What's the big deal about United winning to help Liverpool win the title?
Historically, United and Liverpool are, by some distance, the biggest and most successful clubs in England. United have won 20 titles, Liverpool have won 18. Their rivalry is more than a century old and has often been marred by bitterness and hostility on and off the pitch. Liverpool dominated during the 1970s and 1980s before Sir Alex Ferguson's United became the superpower during the 1990s and 2000s, with United winning 13 titles between 1993 and 2013 to eclipse Liverpool's previous record of 18 titles.
They are two of the biggest clubs in the world, each with a huge global fan base, and their rivalry is as deep-rooted as they come.
Why don't United fans view City as bigger rivals than Liverpool?
The rivalry between United and City has intensified since Sheikh Mansour bin Zayed al Nahyan began to plough his vast fortune into City in 2008 -- prompting Sir Alex Ferguson to describe them as "noisy neighbours" in 2009 -- but United have traditionally regarded their rivalries with Liverpool, Arsenal and Leeds United as bigger and more important.
Aside from a brief spell of success in the 1960s, City rarely challenged until the arrival of Sheikh Mansour, so United supporters have barely regarded them as true rivals. That has now changed but Liverpool are the only club who can come close to matching United's all-time trophy haul and history matters more than the success of their neighbours -- at least for now.
Are United capable of beating City?
On current form, United are huge outsiders even at home. City have won their past 10 Premier League games and on their past two league visits to Old Trafford, while United go into the match having lost six of their past eight games in all competitions. Pep Guardiola's City are the definition of relentless consistency and United, who lost 4-0 at Everton on Sunday, are the polar opposite. But United fought back from 2-0 down at half-time to win 3-2 at City last season and only last month stunned Paris Saint-Germain with a 3-1 Champions League victory at the Parc des Princes.
United have the players to beat City, but recent performances suggest that they won't.
Has this scenario ever happened before?
In 1995, Liverpool found themselves in a similar situation that United face against City. Liverpool knew that a win against Blackburn Rovers, managed by Anfield legend Kenny Dalglish, on the final day of the season would help United win the title and deny Dalglish a historic success with his new club. Liverpool ended up scoring a last-minute goal to win 2-1 but United failed to take advantage, with Ferguson's men only able to draw 1-1 at West Ham.
Had United won their game, Liverpool's win would have been crucial in handing them the title.
United were hammered 4-0 at Everton on Sunday. How will they respond?
First of all, manager Ole Gunnar Solskjaer has his own problems to deal with.
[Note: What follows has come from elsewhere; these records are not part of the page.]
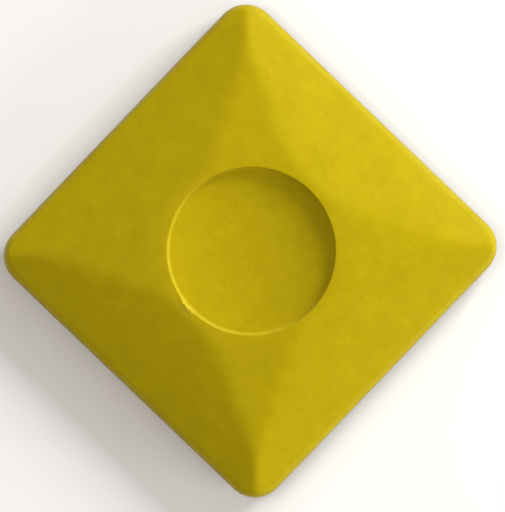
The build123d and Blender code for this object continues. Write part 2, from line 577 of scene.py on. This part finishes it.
roof_tree = roof_rule()
print("roof rule has", len(roof_tree.nodes), "nodes")

# %% [markdown]
# ## Finishes
# The shell is plastic that is coloured all through, so its finish has no paint edge. What shows is
# the matte skin of the mould: a mottle where the pigment mixed unevenly, a fine grain, and a few pits
# where air was trapped, each painted darker inside as painted shade. A paler line along the edges is
# partly rubbed wear and partly a painted highlight, and the sides are painted darker, partly road dirt
# and partly painted shade. Every pattern reads the marker's own coordinates, so it stays put from any
# side.

# %% Material helpers
def plain_shader(name, roughness, specular=0.5):
    """Material with one Principled shader, and the object's own coordinates."""
    material = bpy.data.materials.new(name)
    material.use_nodes = True
    tree = material.node_tree
    shader = tree.nodes["Principled BSDF"]
    shader.inputs["Roughness"].default_value = roughness
    shader.inputs["Specular IOR Level"].default_value = specular
    where = tree.nodes.new("ShaderNodeTexCoord").outputs["Object"]
    return material, tree, shader, where


def speckle(tree, where, scale, seed, detail=2.0, coarse=0.5):
    """Soft noise, from about 0.3 to 0.7, with its own seed. Coarse is how strong its fine part is."""
    node = tree.nodes.new("ShaderNodeTexNoise")
    node.noise_dimensions = "4D"
    tree.links.new(where, node.inputs["Vector"])
    node.inputs["W"].default_value = seed
    node.inputs["Scale"].default_value = scale
    node.inputs["Detail"].default_value = detail
    node.inputs["Roughness"].default_value = coarse
    return node.outputs["Fac"]


def stretched(tree, where, turn, scale):
    """Coordinates turned about the marker's axis and scaled, for a pattern with a direction."""
    node = tree.nodes.new("ShaderNodeMapping")
    tree.links.new(where, node.inputs["Vector"])
    node.inputs["Rotation"].default_value = (0, 0, turn)
    node.inputs["Scale"].default_value = scale
    return node.outputs[0]


def span(tree, value, low, high, to_low, to_high):
    """Value moved from one range to another, and held at its ends."""
    node = tree.nodes.new("ShaderNodeMapRange")
    tree.links.new(value, node.inputs["Value"])
    for label, number in zip(("From Min", "From Max", "To Min", "To Max"),
                             (low, high, to_low, to_high)):
        node.inputs[label].default_value = number
    return node.outputs["Result"]


def tint(tree, share, first, second):
    """Colour between two, by a share. Each is a colour or another node's colour."""
    node = tree.nodes.new("ShaderNodeMix")
    node.data_type = "RGBA"
    feed(tree, node.inputs["Factor"], share)
    for target, value in zip((node.inputs["A"], node.inputs["B"]), (first, second)):
        feed(tree, [i for i in node.inputs if i.name == target.name and i.type == "RGBA"][0], value)
    return [o for o in node.outputs if o.type == "RGBA"][0]


def bumps(tree, shader, layers):
    """Stacks height patterns on the shader's normal. Each layer is a pattern and its depth."""
    normal = None
    for height, depth in layers:
        node = tree.nodes.new("ShaderNodeBump")
        node.inputs["Strength"].default_value = 1.0
        node.inputs["Distance"].default_value = depth
        tree.links.new(height, node.inputs["Height"])
        if normal is not None:
            tree.links.new(normal, node.inputs["Normal"])
        normal = node.outputs["Normal"]
    tree.links.new(normal, shader.inputs["Normal"])


def carried(tree, name):
    """What the net stored on its points, as a shader value."""
    node = tree.nodes.new("ShaderNodeAttribute")
    node.attribute_name = name
    return node.outputs["Fac"]


# %% Yellow moulding
YELLOW = (0.47, 0.376, 0.0042, 1)
YELLOW_DEEP = (0.395, 0.308, 0.003, 1)
# Paler colour for the edges and the lit recess wall: partly wear, partly painted highlight.
YELLOW_WORN_AND_HIGHLIT = (0.58, 0.5, 0.035, 1)
# Darker colour: road dirt and painted shade on the sides, painted shade in the pits.
YELLOW_GRIMY_SHADE = (0.30, 0.22, 0.006, 1)
MOTTLE_SCALE = 150
GRAIN_TURN = math.radians(12)
GRAIN_STRETCH = (260, 1500, 600)
PIT_SCALE = 260


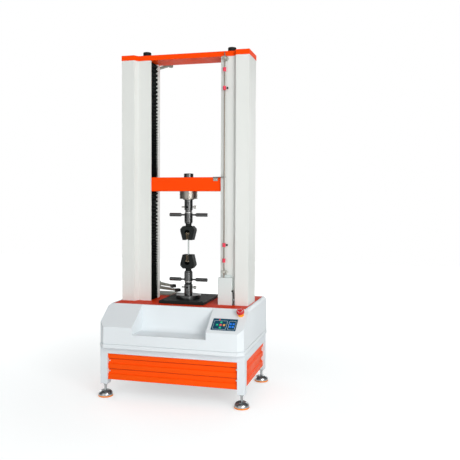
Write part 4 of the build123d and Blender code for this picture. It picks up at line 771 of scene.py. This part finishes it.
# Wedge springs: a fine brass coil over the jaws, each half held by its own jaw
SPRING_TURNS = 6
SPRING_PITCH = 0.0016
SPRING_GAP = 0.0002
SPRING_Y = LOAD_Y - 0.0145


def model_half_coil(turns, pitch, coil, wire):
    """Half a tension spring along X, from a wire section screwed round its axis."""
    bpy.ops.object.select_all(action="DESELECT")
    bpy.ops.mesh.primitive_circle_add(vertices=8, radius=wire, location=(0, coil, 0))
    half = bpy.context.object
    bpy.ops.object.transform_apply(location=True, rotation=True, scale=True)
    turn = half.modifiers.new("turn", "SCREW")
    turn.axis = "X"
    turn.angle = 2 * math.pi
    turn.screw_offset = pitch
    turn.iterations = turns
    turn.steps = 14
    turn.render_steps = 14
    turn.use_normal_calculate = True
    apply_all(half)
    return settle(half, "half_coil_model", brass_wire, 1.0)


half_coil = model_half_coil(SPRING_TURNS, SPRING_PITCH, 0.0022, 0.00055)
for place, mouth, up, body in GRIPS:
    for hand, start in (("left", -SPRING_TURNS * SPRING_PITCH - SPRING_GAP), ("right", SPRING_GAP)):
        spot = Matrix.Translation((start, SPRING_Y, mouth + up * MOUTH_TO_SPRING))
        copy_to(half_coil, f"{place}_{hand}_jaw_spring", spot, f"{place}_{hand}_jaw")

# Console: everything on the panel is placed along its slope
SLOPE = Matrix.Translation(SLOPE_FOOT) @ Matrix.Rotation(SLOPE_ANGLE, 4, "X")
FILM_TOP = 0.002
KEY_TOP = 0.003
PRINT = 0.0003
FRAME_ALONG = 0.0555
JOG = (-0.0185, 0.0555)
JOG_STEP = 0.018
FUNCTION_ACROSS = (0.0325, 0.0475)
FUNCTION_ALONG = (0.0655, 0.0465)
LAMP = (-0.0300, 0.0905)
STOP_BUTTON = (0.071, 0.133, 0.0313)


def on_slope(across, along, up, turn=0.0):
    return SLOPE @ Matrix.Translation((across, along, up)) @ Matrix.Rotation(turn, 4, "Z")


def model_frame(width, height, line, corner, name):
    """A printed frame line with round corners, a film's thickness high."""
    bpy.ops.object.select_all(action="DESELECT")
    bpy.ops.mesh.primitive_plane_add(size=1, location=(0, 0, 0))
    outline = bpy.context.object
    outline.scale = (width, height, 1)
    bpy.ops.object.transform_apply(location=False, rotation=False, scale=True)
    bpy.ops.object.mode_set(mode="EDIT")
    bpy.ops.mesh.select_all(action="SELECT")
    bpy.ops.mesh.bevel(offset=corner, segments=5, affect="VERTICES")
    bpy.ops.object.mode_set(mode="OBJECT")
    pick_faces(outline, lambda centre, normal: True)
    bpy.ops.mesh.inset(thickness=line)
    bpy.ops.mesh.delete(type="FACE")
    bpy.ops.object.mode_set(mode="OBJECT")
    skin = outline.modifiers.new("skin", "SOLIDIFY")
    skin.thickness = 0.00025
    skin.offset = 1
    apply_all(outline)
    return settle(outline, name, print_white)


def model_sign(corners, radius, name, finish, squash=1.0):
    """A small flat sign with a few corners, a film's thickness high."""
    sign = model_cylinder(radius, PRINT, (0, 0, PRINT / 2), corners)
    sign.scale = (1, squash, 1)
    inset_faces(sign, on_top, radius * 0.08)
    return settle(sign, name, finish)


def model_ring_arrow(radius, width, start, end, name):
    """A part of a flat ring with an arrow head at its end, as on a button that is turned to free it."""
    ring = model_cylinder(radius, PRINT, (0, 0, PRINT / 2), 48)
    pick_faces(ring, on_top)
    bpy.ops.mesh.inset(thickness=width)
    bpy.ops.mesh.delete(type="FACE")
    bpy.ops.object.mode_set(mode="OBJECT")

    def outside_arrow(centre, normal):
        return normal.z < 0.9 or not start < math.atan2(centre.y, centre.x) < end

    pick_faces(ring, outside_arrow)
    bpy.ops.mesh.delete(type="FACE")
    bpy.ops.object.mode_set(mode="OBJECT")
    skin = ring.modifiers.new("skin", "SOLIDIFY")
    skin.thickness = PRINT
    apply_all(ring)
    middle = radius - width / 2
    tip_place = (middle * math.cos(end), middle * math.sin(end), PRINT / 2)
    tip = model_cylinder(width * 1.35, PRINT, tip_place, 3, (0, 0, end))
    return settle(join_pieces([ring, tip]), name, print_white)


jog_frame = model_frame(0.070, 0.060, 0.0013, 0.005, "jog_frame_model")
function_frame = model_frame(0.036, 0.060, 0.0013, 0.005, "function_frame_model")
copy_to(jog_frame, "jog_frame", on_slope(-0.0214, FRAME_ALONG, FILM_TOP), "root")
copy_to(function_frame, "function_frame", on_slope(0.0404, FRAME_ALONG, FILM_TOP), "root")
lamp_lens = model_cylinder(0.0040, 0.0014, (0, 0, 0.0007), 24)
round_edges(lamp_lens, on_top, 0.0009, 3)
settle(lamp_lens, "lamp_lens_model", key_red)
copy_to(lamp_lens, "power_lamp", on_slope(*LAMP, FILM_TOP), "root")

triangle = model_sign(3, 0.0020, "triangle_model", key_print)
square = model_sign(4, 0.0019, "square_model", key_print)
disc = model_sign(24, 0.0014, "disc_model", key_print)
bar_sign = model_sign(4, 0.0022, "bar_sign_model", key_print, 0.35)
for key, sign, across, along, turn in (
    ("jog_up_key", triangle, JOG[0], JOG[1] + JOG_STEP, 0.0),
    ("jog_down_key", triangle, JOG[0], JOG[1] - JOG_STEP, math.pi),
    ("start_key", triangle, JOG[0] - JOG_STEP, JOG[1], -math.pi / 2),
    ("stop_key", square, JOG[0], JOG[1], math.pi / 4),
    ("return_key", disc, JOG[0] + JOG_STEP, JOG[1], 0.0),
    ("function_key_1", disc, FUNCTION_ACROSS[0], FUNCTION_ALONG[0], 0.0),
    ("function_key_2", triangle, FUNCTION_ACROSS[1], FUNCTION_ALONG[0], 0.0),
    ("function_key_3", bar_sign, FUNCTION_ACROSS[0], FUNCTION_ALONG[1], 0.0),
    ("function_key_4", square, FUNCTION_ACROSS[1], FUNCTION_ALONG[1], math.pi / 4),
):
    copy_to(sign, f"{key}_sign", on_slope(across, along, KEY_TOP, turn), key)

turn_arrow = model_ring_arrow(0.0132, 0.0019, -1.2, 0.3, "turn_arrow_model")
for i in range(3):
    copy_to(turn_arrow, f"estop_arrow_{i + 1}", on_slope(*STOP_BUTTON, 2 * math.pi * i / 3), "estop_head")

# Extensometer: clip tips, thumb screws and carriage locks
PAD_LENGTH = 0.026
PAD_APART = 0.0064
PAD_BACK = 0.004
SCREW_BACK = 0.019
LEVER_FORWARD = 0.019


def along_arm(length, angle, height, up=0.0, across=0.0):
    """A place on an arm, measured from the mast."""
    turn = Matrix.Rotation(math.radians(angle), 4, "Z")
    return Matrix.Translation((*MAST, height)) @ turn @ Matrix.Translation((length, across, up))


thumb_screw = model_cylinder(0.0024, 0.026, (0, 0, 0), 20)
thumb_head = model_cylinder(0.0052, 0.006, (0, 0, 0.014), 20)
round_edges(thumb_head, on_both_ends, 0.0012, 2)
settle(join_pieces([thumb_screw, thumb_head]), "thumb_screw_model", plated_screw)

finger_pad = model_block((PAD_LENGTH, 0.007, 0.011), (0, 0, 0))
pick_faces(finger_pad, on_right)
bpy.ops.transform.resize(value=(1, 0.35, 0.6), center_override=(PAD_LENGTH / 2, 0, 0))
bpy.ops.object.mode_set(mode="OBJECT")
corners = finger_pad.modifiers.new("corners", "BEVEL")
corners.width = 0.0012
corners.segments = 2
apply_all(finger_pad)
settle(finger_pad, "finger_pad_model", clip_black)

lock_lever = model_cylinder(0.0040, 0.012, (0, 0, 0.006), 24)
lever_arm = model_block((0.020, 0.0045, 0.004), (0.008, 0, 0.010))
pick_faces(lever_arm, on_right)
bpy.ops.transform.translate(value=(0.003, 0, 0.004))
bpy.ops.transform.resize(value=(1, 0.6, 0.7), center_override=(0.021, 0, 0.014))
bpy.ops.object.mode_set(mode="OBJECT")
settle(join_pieces([lock_lever, lever_arm]), "lock_lever_model", clip_black)

for place, height, length in (("upper", 0.545, 0.186), ("lower", 0.520, 0.198)):
    body = f"extensometer_{place}_arm"
    angle = ARM_ANGLES[place]
    for i, across in enumerate((PAD_APART, -PAD_APART)):
        spot = along_arm(length - PAD_BACK, angle, height, 0, across)
        copy_to(finger_pad, f"{body}_pad_{i + 1}", spot, body)
    upside_down = Matrix.Rotation(math.pi, 4, "X")
    spot = along_arm(length - SCREW_BACK, angle, height, -0.004) @ upside_down
    copy_to(thumb_screw, f"{body}_thumb_screw", spot, body)
    lever_place = (MAST[0], MAST[1] - LEVER_FORWARD, height)
    spot = Matrix.Translation(lever_place) @ Matrix.Rotation(math.pi / 2, 4, "X")
    copy_to(lock_lever, f"{body}_lock_lever", spot, body)

for model in (
    panel_screw, small_screw, plate_screw, clamp_bar, gland, pin_rim, thumb_rim, set_screw, half_coil,
    jog_frame, function_frame, lamp_lens, triangle, square, disc, bar_sign, turn_arrow, thumb_screw,
    finger_pad, lock_lever,
):
    bpy.data.objects.remove(model)

# Camera, light and floor
SENSOR = 36
PICTURE_WIDTH = 460
FOCAL_PIXELS = 618.597
camera_data = bpy.data.cameras.new("camera")
camera_data.sensor_width = SENSOR
camera_data.lens = FOCAL_PIXELS * SENSOR / PICTURE_WIDTH
camera_data.shift_y = -0.02
camera = bpy.data.objects.new("camera", camera_data)
bpy.context.scene.collection.objects.link(camera)
yaw, pitch, roll = math.radians(14.5539), math.radians(-1.9056), math.radians(0.2543)
camera.matrix_world = (
    Matrix.Translation((1.08326, -3.23242, 1.04182))
    @ Matrix.Rotation(yaw, 4, "Z")
    @ Matrix.Rotation(math.pi / 2 + pitch, 4, "X")
    @ Matrix.Rotation(roll, 4, "Z")
)
bpy.context.scene.camera = camera
bpy.context.scene.view_settings.view_transform = "Standard"


def area_lamp(name, place, aim, size, power):
    data = bpy.data.lights.new(name, "AREA")
    data.shape = "RECTANGLE"
    data.size, data.size_y = size
    data.energy = power
    lamp = bpy.data.objects.new(name, data)
    lamp.location = place
    lamp.rotation_euler = (Vector(aim) - Vector(place)).to_track_quat("-Z", "Y").to_euler()
    bpy.context.scene.collection.objects.link(lamp)


area_lamp("key_lamp", (3.2, -3.0, 2.1), (0, 0, 0.9), (1.4, 2.6), 74)
area_lamp("strip_lamp", (1.9, -3.25, 0.95), (0, 0.03, 0.95), (0.4, 1.9), 27)
area_lamp("fill_lamp", (-1.4, -4.4, 1.5), (0, 0, 0.9), (2.6, 2.6), 22)
area_lamp("rear_lamp", (1.0, 4.0, 1.5), (0, 0, 1.0), (3.0, 2.0), 33)
area_lamp("left_rear_lamp", (-3.8, 2.0, 1.4), (0, 0, 1.0), (2.2, 2.2), 40)

world = bpy.data.worlds.new("studio_air")
bpy.context.scene.world = world
world.use_nodes = True
air = world.node_tree
soft_light = air.nodes["Background"]
soft_light.inputs["Color"].default_value = (1, 1, 1, 1)
white_backdrop = air.nodes.new("ShaderNodeBackground")
white_backdrop.inputs["Color"].default_value = (1, 1, 1, 1)
mirrored = air.nodes.new("ShaderNodeBackground")
path = air.nodes.new("ShaderNodeLightPath")
sky = air.nodes.new("ShaderNodeTexCoord")


def toward(direction):
    """How far a direction of the air points the given way, from -1 to 1."""
    dot = air.nodes.new("ShaderNodeVectorMath")
    dot.operation = "DOT_PRODUCT"
    dot.inputs[1].default_value = Vector(direction).normalized()
    air.links.new(sky.outputs["Generated"], dot.inputs[0])
    return dot.outputs["Value"]


def choose_light(factor, otherwise, chosen):
    """One light where the factor is 0, another where it is 1."""
    mix = air.nodes.new("ShaderNodeMixShader")
    air.links.new(factor, mix.inputs[0])
    air.links.new(otherwise, mix.inputs[1])
    air.links.new(chosen, mix.inputs[2])
    return mix.outputs[0]


room = spread(air, toward((0.6, -0.65, -0.35)), 0.2, 0.74, -0.9, 0.9)
air.links.new(room, soft_light.inputs["Strength"])
walls = air.nodes.new("ShaderNodeValToRGB")
walls.color_ramp.interpolation = "EASE"
WALL_LIGHTS = ((0.0, 0.6), (0.14, 0.5), (0.26, 0.14), (0.7, 0.12), (0.82, 0.3), (0.9, 0.8), (1.0, 0.75))
for place, light in WALL_LIGHTS:
    stop = walls.color_ramp.elements[0] if place == 0.0 else walls.color_ramp.elements.new(place)
    stop.position = place
    stop.color = (light, light, light, 1)
walls.color_ramp.elements.remove(walls.color_ramp.elements[-1])
air.links.new(spread(air, toward((0.40, -0.92, 0.0)), 0, 1, -1, 1), walls.inputs["Fac"])
air.links.new(walls.outputs["Color"], mirrored.inputs["Color"])
glossy_or_soft = choose_light(path.outputs["Is Glossy Ray"], soft_light.outputs[0], mirrored.outputs[0])
all_light = choose_light(path.outputs["Is Camera Ray"], glossy_or_soft, white_backdrop.outputs[0])
air.links.new(all_light, air.nodes["World Output"].inputs["Surface"])

bpy.ops.mesh.primitive_plane_add(size=14, location=(0, 0, -0.0005))
floor = bpy.context.object
floor.name = "studio_floor"
bpy.ops.object.transform_apply(location=True, rotation=True, scale=True)
FLOOR_GREY = (0.645, 0.68, 0.685)
floor_paint, floor_tree, floor_shader, floor_place = finish_base("studio_floor_paint", FLOOR_GREY, 0.9)
floor_path = floor_tree.nodes.new("ShaderNodeLightPath")
seen_by = [floor_path.outputs[ray] for ray in ("Is Camera Ray", "Is Glossy Ray")]
floor_seen = work_out(floor_tree, "MAXIMUM", *seen_by)
reach = floor_tree.nodes.new("ShaderNodeVectorMath")
reach.operation = "LENGTH"
floor_tree.links.new(floor_place, reach.inputs[0])
glow = spread(floor_tree, reach.outputs["Value"], 0.5, 0.85, 0.8, 4.5)
floor_shader.inputs["Emission Color"].default_value = (1, 1, 1, 1)
seen_glow = work_out(floor_tree, "MULTIPLY", glow, floor_seen)
floor_tree.links.new(seen_glow, floor_shader.inputs["Emission Strength"])
floor.data.materials.append(floor_paint)
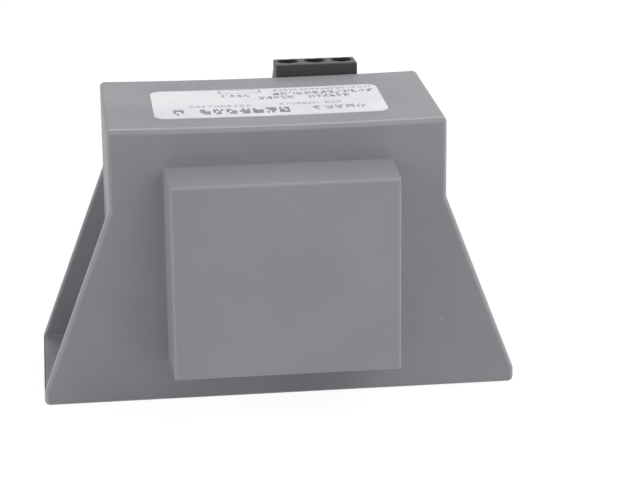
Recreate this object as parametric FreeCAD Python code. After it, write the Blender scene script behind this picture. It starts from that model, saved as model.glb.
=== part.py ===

United need a win to keep alive any realistic hopes of qualifying for the Champions League with a top-four finish, so the Norwegian cannot afford to make wholesale changes and turn to inexperienced youngsters. Rather than making wholesale changes, he's likely to rely on his players wanting to restore personal pride by producing a winning performance against City.
There's also the issue of upholding United's name and the integrity of the Premier League by pushing City all the way for the points, regardless of what it may mean for Liverpool.
Is the title all over for Liverpool if City win?
No, but Jurgen Klopp's team know that this game is their best hope of City dropping points. United have lost just once at home in the league this season -- against Tottenham last August -- so this is a tough fixture for City. If City come through this one with a win, Liverpool will need them to drop points against Burnley (a), Leicester (h) or Brighton (a) to have any hope of ending their 29-year title drought.
The race will still be on if City win, but Guardiola's men will be in the final straight with the finishing line in sight.
Who are the key men for both teams?
David de Gea and Paul Pogba have both been well below their best in recent weeks, but if they rediscover their form against City, United can win the game. Yet if they perform as poorly as they have been doing, City will cruise to victory.
For City, the form of Raheem Sterling, Sergio Aguero and Bernardo Silva has been crucial during their 10-game winning run in the league and United need to stop all three to take anything from the game.
What's going to happen?
Despite United's woeful performance at Everton, the clash against City really is too close to call because Solskjaer's men will be expected to show their true colours. In many ways, United's hammering at the weekend was a bad result for City because the pressure is on them to bounce back on Wednesday.
City have the greater depth and quality but United are a wounded animal on their own turf, so expect fireworks and a night of unbearable tension in Liverpool.